Using the listing below, set down each line from the line containing "over the lip" through the line containing "obj.parent = None", both ends included, exactly and with nothing added.
--- Begin Data shown ---
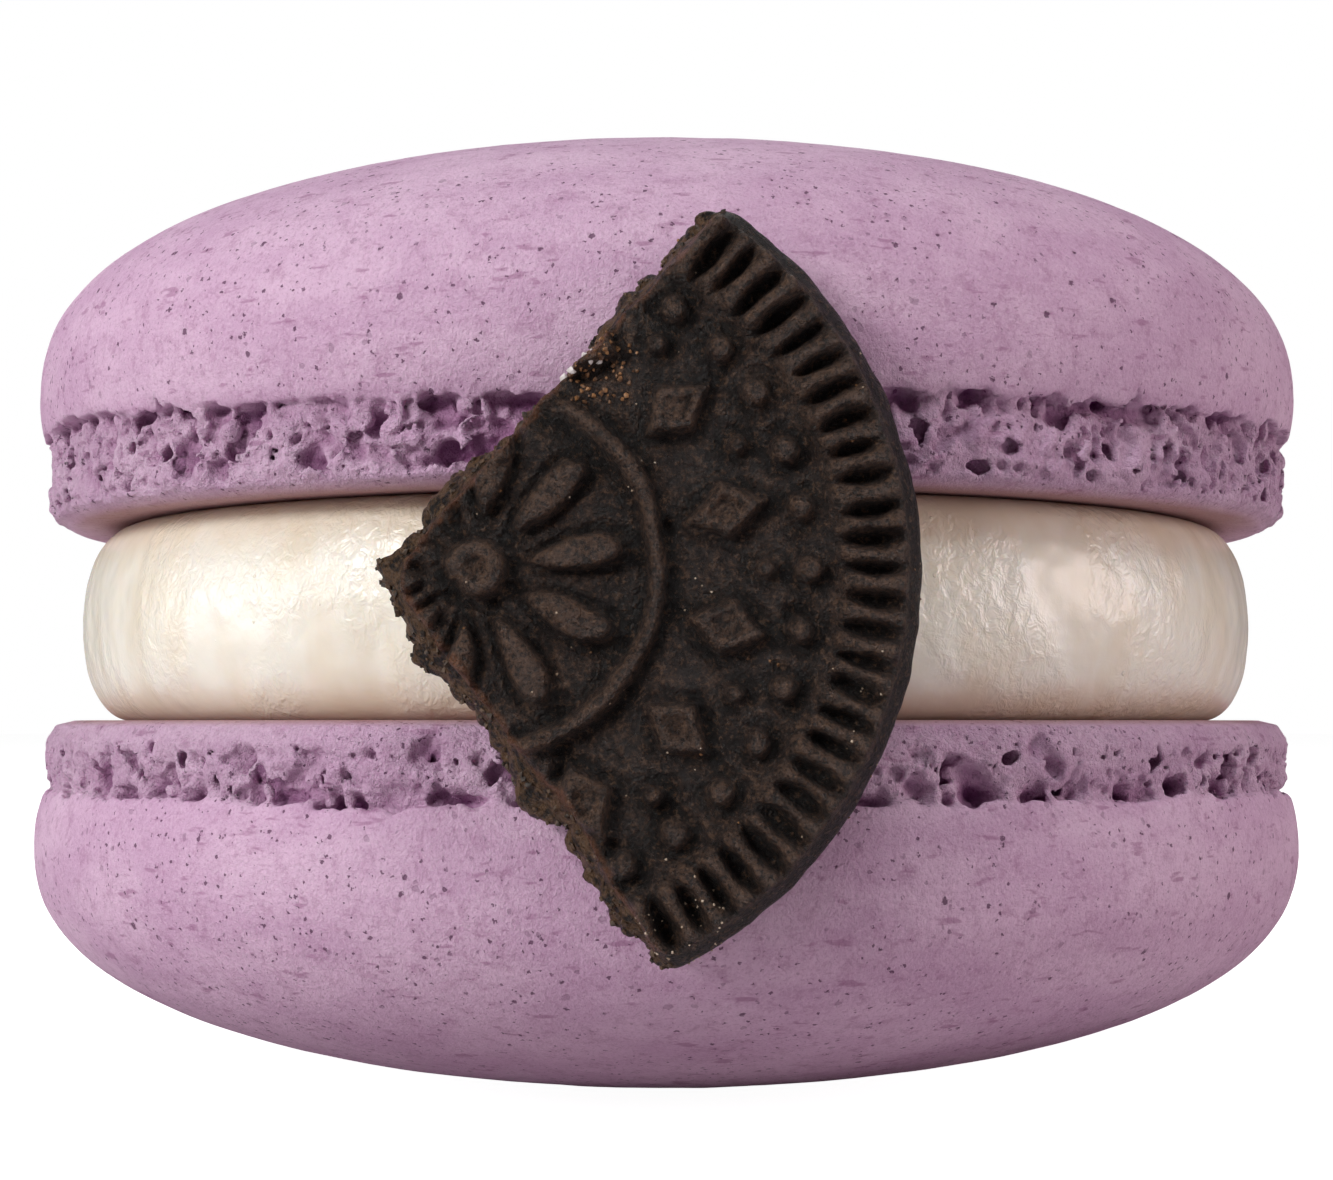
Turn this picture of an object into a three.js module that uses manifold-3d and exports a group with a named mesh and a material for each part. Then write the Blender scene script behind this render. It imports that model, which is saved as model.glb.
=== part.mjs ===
// A thick filled macaron: two domed almond shells with craggy feet, a barrel of cream between their flat faces, and
// a broken third of an embossed cocoa wafer pressed against the front. Millimetres, +Z up. The origin is the middle
// of the small flat spot that the lower shell rests on, and the wafer faces -Y.
import * as THREE from "three";
import { mergeVertices } from "three/addons/utils/BufferGeometryUtils.js";
import Module from "manifold-3d";

// Shells. Heights are measured from a shell's flat face towards its apex.
const SHELL_RADIUS = 26.0;
const LOWER_SHELL = { height: 14.52, equatorHeight: 4.77, footSeed: 11 };
const UPPER_SHELL = { height: 15.26, equatorHeight: 5.09, footSeed: 47 };
const DOME_ACROSS_POWER = 2.03; // how square the dome is, seen across
const DOME_UP_POWER = 2.44; // and seen upwards
const FLAT_SPOT_DEPTH = 0.12; // how far the lower dome has settled flat
const CROWN_DEPTH = 0.02;

// The foot: the spongy collar under each dome.
const FOOT_RADIUS = 25.6;
const FOOT_HEIGHT = 2.55;
const FOOT_UNEVENNESS = 0.25;
const FLAT_FACE_RADIUS = 24.8;
const DOME_LIP_RADIUS = 25.5;
const RUFFLE_STEPS = 150;
const CAVE_COUNT = 64; // the deep hollows right under the dome's lip
const PORE_COUNT = 150; // the smaller ones all over the foot

// Filling.
const FILLING_HEIGHT = 7.84;
const FILLING_CONTACT_RADIUS = 22.4;
const FILLING_BULGE = 1.8;
const FILLING_STEPS = 72;
const FILLING_ROWS = 8;
const DAB_HALF_ANGLE = 0.2; // the dab of cream that holds the wafer, to each side of the front
const CONTACT_GAP = 0.05;

// Wafer.
const WAFER_RADIUS = 13.9;
const PLATE_THICKNESS = 2.6;
const RELIEF_HEIGHT = 0.42;
const RIB_COUNT = 81;
const WAFER_CENTRE = { x: -5.9, z: 19.14 };
const TOP_TIP_ANGLE = 55.5; // degrees from +X to where the upper break leaves the rim
const BOTTOM_TIP_ANGLE = -63.2;
const BREAK_CORNER = { x: -3.0, y: -0.25 }; // where the two breaks meet, from the wafer's centre
const BREAK_ROUGHNESS = 0.22;
const BREAK_STEPS = 24;
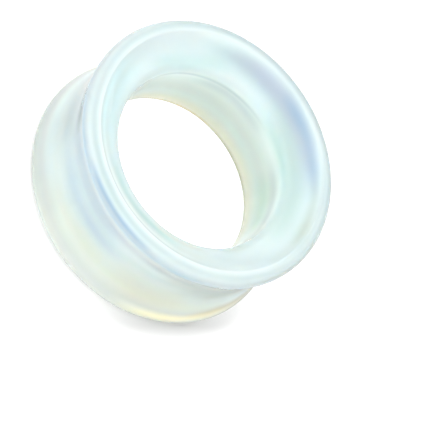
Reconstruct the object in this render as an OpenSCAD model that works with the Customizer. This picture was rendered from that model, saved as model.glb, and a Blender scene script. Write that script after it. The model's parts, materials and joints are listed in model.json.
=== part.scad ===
// Double-flared ear tunnel: one turned and polished ring of opal glass.
// The ring lies flat on one rim, with its axis along Z and its origin at the centre of the bottom rim.

/* [Ear side] */
// Diameter at the waist, which is the gauge that the stretched lobe sits on
waist_d = 25.4; // [22:0.1:26.9]
// Largest diameter of each flared rim
flare_d = 27.3; // [25.8:0.1:32]
// Length from the face of one rim to the face of the other
length = 12.1; // [9:0.1:20]

/* [Rim] */
// Radius of the outer turn of each rim
lip_r = 0.95; // [0.4:0.05:1.2]
// Width of the flat ring on the face of each rim
seat_w = 0.3; // [0.15:0.05:1]
// Radius of the inner turn of each rim, where the face drops into the funnel
crest_r = 0.35; // [0.1:0.05:0.6]

/* [Hole] */
// Diameter of the straight bore
bore_d = 18.1; // [12:0.1:20]
// Depth from the face of a rim to where its funnel meets the bore
funnel_depth = 2.9; // [2:0.1:4]
// Radius of the hollow that each funnel is ground to
funnel_r = 9; // [6:0.5:60]
// Radius of the soft turn between a funnel and the bore
edge_r = 1.3; // [0.1:0.05:1.6]

/* [Hidden] */
$fn = 180;
// How far the outline's short straight stretches may cut a corner of its arcs
arc_error = 0.003;

half_length = length / 2;
flare_r = flare_d / 2;
waist_r = waist_d / 2;
bore_r = bore_d / 2;

function heading(from, to) = atan2(to.y - from.y, to.x - from.x);

// The point at two given reaches from a and b, to the right of the way from a to b
function meeting_point(a, reach_a, b, reach_b) =
    let (span = norm(b - a))
    let (along = (span ^ 2 + reach_a ^ 2 - reach_b ^ 2) / (2 * span))
    let (across = sqrt(reach_a ^ 2 - along ^ 2))
    let (way = (b - a) / span)
    a + way * along + [way.y, -way.x] * across;

// Points along an arc from one heading to another, with skip of them left out at each end
function arc(centre, radius, from, to, skip = 0) =
    let (stretch = 2 * acos(1 - arc_error / radius))
    let (stretches = ceil(abs(to - from) / stretch))
    [for (i = [skip : stretches - skip])
        let (turn = from + (to - from) * i / stretches)
        centre + radius * [cos(turn), sin(turn)]];

// Centres of the small arcs of the upper rim, as [radius, height above the waist]
lip_centre = [flare_r - lip_r, half_length - lip_r];
crest_centre = [lip_centre.x - seat_w, half_length - crest_r];
edge_centre = [bore_r + edge_r, half_length - funnel_depth];

// The saddle that the lobe sits in is an arc tangent to both lips and to the waist
lip_rise = waist_r - lip_centre.x;
saddle_r = (lip_centre.y ^ 2 + lip_rise ^ 2 - lip_r ^ 2) / (2 * (lip_r - lip_rise));
saddle_centre = [waist_r + saddle_r, 0];
saddle_start = heading(saddle_centre, lip_centre);

// The funnel is a hollow arc tangent to the rim's inner turn and to the soft turn at the bore
funnel_centre = meeting_point(crest_centre, funnel_r + crest_r, edge_centre, funnel_r + edge_r);

// The upper rim, from the top of the straight bore up the funnel and over the lip
rim_outline = concat(
    arc(edge_centre, edge_r, 180, heading(edge_centre, funnel_centre)),
    arc(
        funnel_centre,
        funnel_r,
        heading(funnel_centre, edge_centre),
        heading(funnel_centre, crest_centre),
        skip = 1
    ),
    arc(crest_centre, crest_r, heading(crest_centre, funnel_centre), 90),
    arc(lip_centre, lip_r, 90, 0),
    arc(lip_centre, lip_r, 0, heading(lip_centre, saddle_centre), skip = 1)
);
saddle_outline = arc(saddle_centre, saddle_r, saddle_start, 360 - saddle_start);

module ring_section() {
    polygon(concat(
        rim_outline,
        saddle_outline,
        [for (i = [len(rim_outline) - 1 : -1 : 0]) [rim_outline[i].x, -rim_outline[i].y]]
    ));
}

module tunnel() {
    color([0.78, 0.92, 0.93])
        translate([0, 0, half_length])
            rotate_extrude()
                ring_section();
}

tunnel();
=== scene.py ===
"""Opal glass ear tunnel, lying on one rim on a white studio floor."""

import json
import math
from typing import NamedTuple

import bmesh
import bpy
from mathutils import Color, Matrix, Vector


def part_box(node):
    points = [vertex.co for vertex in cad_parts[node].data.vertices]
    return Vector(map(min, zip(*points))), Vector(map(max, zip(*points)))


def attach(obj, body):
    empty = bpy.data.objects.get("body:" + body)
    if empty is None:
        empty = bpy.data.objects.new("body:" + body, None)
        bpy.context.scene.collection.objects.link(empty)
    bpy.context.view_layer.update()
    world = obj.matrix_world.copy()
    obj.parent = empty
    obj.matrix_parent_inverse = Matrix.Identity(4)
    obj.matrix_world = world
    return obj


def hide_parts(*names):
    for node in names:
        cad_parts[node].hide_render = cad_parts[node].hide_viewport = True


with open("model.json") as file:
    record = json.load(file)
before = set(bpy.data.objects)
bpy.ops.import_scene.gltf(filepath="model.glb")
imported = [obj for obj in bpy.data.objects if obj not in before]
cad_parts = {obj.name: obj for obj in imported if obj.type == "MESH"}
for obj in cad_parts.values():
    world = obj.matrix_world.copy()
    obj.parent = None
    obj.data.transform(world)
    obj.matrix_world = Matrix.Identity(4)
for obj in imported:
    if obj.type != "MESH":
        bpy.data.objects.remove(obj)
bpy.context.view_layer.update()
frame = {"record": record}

MM = 0.001
WHITE = (1, 1, 1)
# Middle of a noise texture's values
NOISE_MIDDLE = (0.5, 0.5, 0.5)

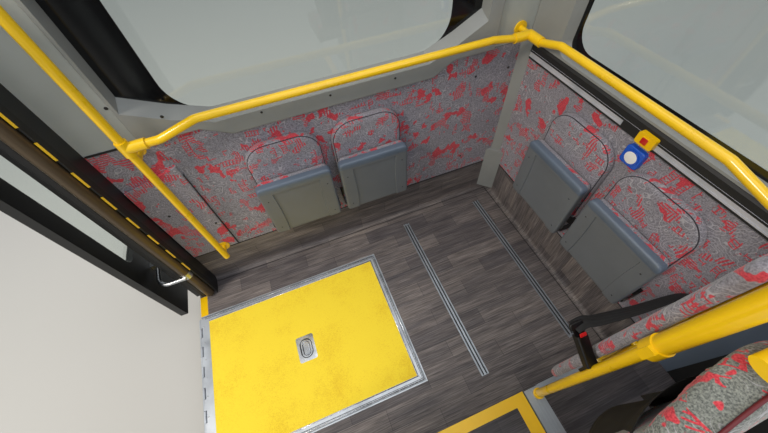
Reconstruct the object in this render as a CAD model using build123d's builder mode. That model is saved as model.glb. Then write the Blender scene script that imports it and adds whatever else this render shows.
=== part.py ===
from build123d import *
import os

# Rear wheelchair bay of a low floor minibus: floor, rear wall, far side wall, doorway with its
# fold-out ramp, four tip-up seats, handrails, stanchion with back board, and the first seat on the step.
# Millimetres. X runs across the bus from the doorway edge to the far side wall, Y runs from the
# step back to the rear wall, Z is up. The origin is on the underside of the door sill beam.
# Heights above the low floor are given as such and turned into Z by above().

os.makedirs("parts", exist_ok=True)

# Body
floor_top = 200.0          # low floor surface above the underside of the frame
bay_wide = 2245.0          # doorway edge to the side lining
bay_deep = 1370.0          # step edge line to the rear lining
front_cut = -640.0         # where the body is cut off, in front of the first seat
lining_thick = 12.0        # side and rear lining with their fabric
wall_thick = 56.0          # body wall behind the lining
skirt_low = 40.0           # lower edge of the body walls
wall_high = 1900.0         # top of the walls above the floor
deck_thick = 24.0
side_out = -30.0           # door side face of the body
corner_round = 45.0        # outer rear corners of the body

# Underframe
beam_wide = 60.0
beam_high = 90.0
cross_wide = 50.0
body_bolt_r = 6.5
body_bolt_x = 750.0
body_bolt_y = 1300.0
body_bolt_mid = 350.0      # Y of the middle of the body bolts

# Raised floor
step_high = 230.0
step_edge = 7.0            # Y of the step edge
raised_left = 170.0
tube_square = 40.0
riser_thick = 8.0

# Ramp
ramp_long = 1190.0         # well, doorway edge to inner end
ramp_low_y = 244.0
ramp_high_y = 1115.0
tray_sheet = 3.0
tray_rim = 6.0
ramp_gap = 5.0             # play between ramp and well
ramp_thick = 18.0
ramp_sink = 1.0            # ramp face below the floor
ramp_border = 34.0         # width of the ramp's edge profile
hinge_border = 42.0        # width of the edge profile at the hinge
hinge_x = -9.0
knuckle_r = 8.0
pin_r = 4.0
pin_play = 0.08
knuckle_long = 60.0
knuckle_play = 1.0
ramp_start = 4.0           # hinge edge of the ramp
handle_x = 594.0
handle_y = 673.0
handle_wide = 98.0
handle_long = 143.0
handle_deep = 8.0

# Floor rails for the wheelchair straps
rail_wide = 45.0
rail_high = 11.5
rail_proud = 1.5
slot_wide = 8.0
slot_deep = 6.0

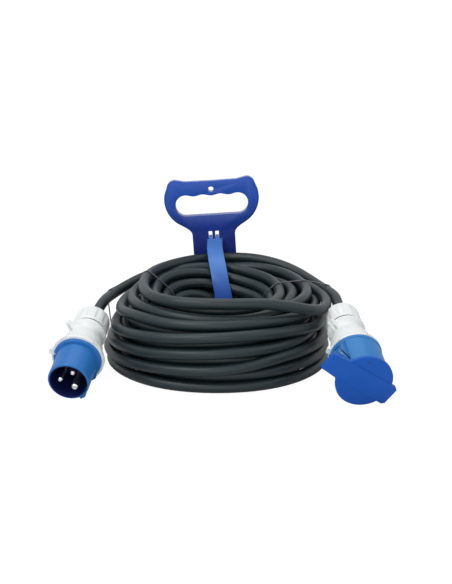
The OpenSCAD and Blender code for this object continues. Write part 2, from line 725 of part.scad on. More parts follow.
--- End Data shown ---
### Task output
// The upper rim, from the top of the straight bore up the funnel and over the lip
rim_outline = concat(
    arc(edge_centre, edge_r, 180, heading(edge_centre, funnel_centre)),
    arc(
        funnel_centre,
        funnel_r,
        heading(funnel_centre, edge_centre),
        heading(funnel_centre, crest_centre),
        skip = 1
    ),
    arc(crest_centre, crest_r, heading(crest_centre, funnel_centre), 90),
    arc(lip_centre, lip_r, 90, 0),
    arc(lip_centre, lip_r, 0, heading(lip_centre, saddle_centre), skip = 1)
);
saddle_outline = arc(saddle_centre, saddle_r, saddle_start, 360 - saddle_start);

module ring_section() {
    polygon(concat(
        rim_outline,
        saddle_outline,
        [for (i = [len(rim_outline) - 1 : -1 : 0]) [rim_outline[i].x, -rim_outline[i].y]]
    ));
}

module tunnel() {
    color([0.78, 0.92, 0.93])
        translate([0, 0, half_length])
            rotate_extrude()
                ring_section();
}

tunnel();
=== scene.py ===
"""Opal glass ear tunnel, lying on one rim on a white studio floor."""

import json
import math
from typing import NamedTuple

import bmesh
import bpy
from mathutils import Color, Matrix, Vector


def part_box(node):
    points = [vertex.co for vertex in cad_parts[node].data.vertices]
    return Vector(map(min, zip(*points))), Vector(map(max, zip(*points)))


def attach(obj, body):
    empty = bpy.data.objects.get("body:" + body)
    if empty is None:
        empty = bpy.data.objects.new("body:" + body, None)
        bpy.context.scene.collection.objects.link(empty)
    bpy.context.view_layer.update()
    world = obj.matrix_world.copy()
    obj.parent = empty
    obj.matrix_parent_inverse = Matrix.Identity(4)
    obj.matrix_world = world
    return obj


def hide_parts(*names):
    for node in names:
        cad_parts[node].hide_render = cad_parts[node].hide_viewport = True


with open("model.json") as file:
    record = json.load(file)
before = set(bpy.data.objects)
bpy.ops.import_scene.gltf(filepath="model.glb")
imported = [obj for obj in bpy.data.objects if obj not in before]
cad_parts = {obj.name: obj for obj in imported if obj.type == "MESH"}
for obj in cad_parts.values():
    world = obj.matrix_world.copy()
    obj.parent = None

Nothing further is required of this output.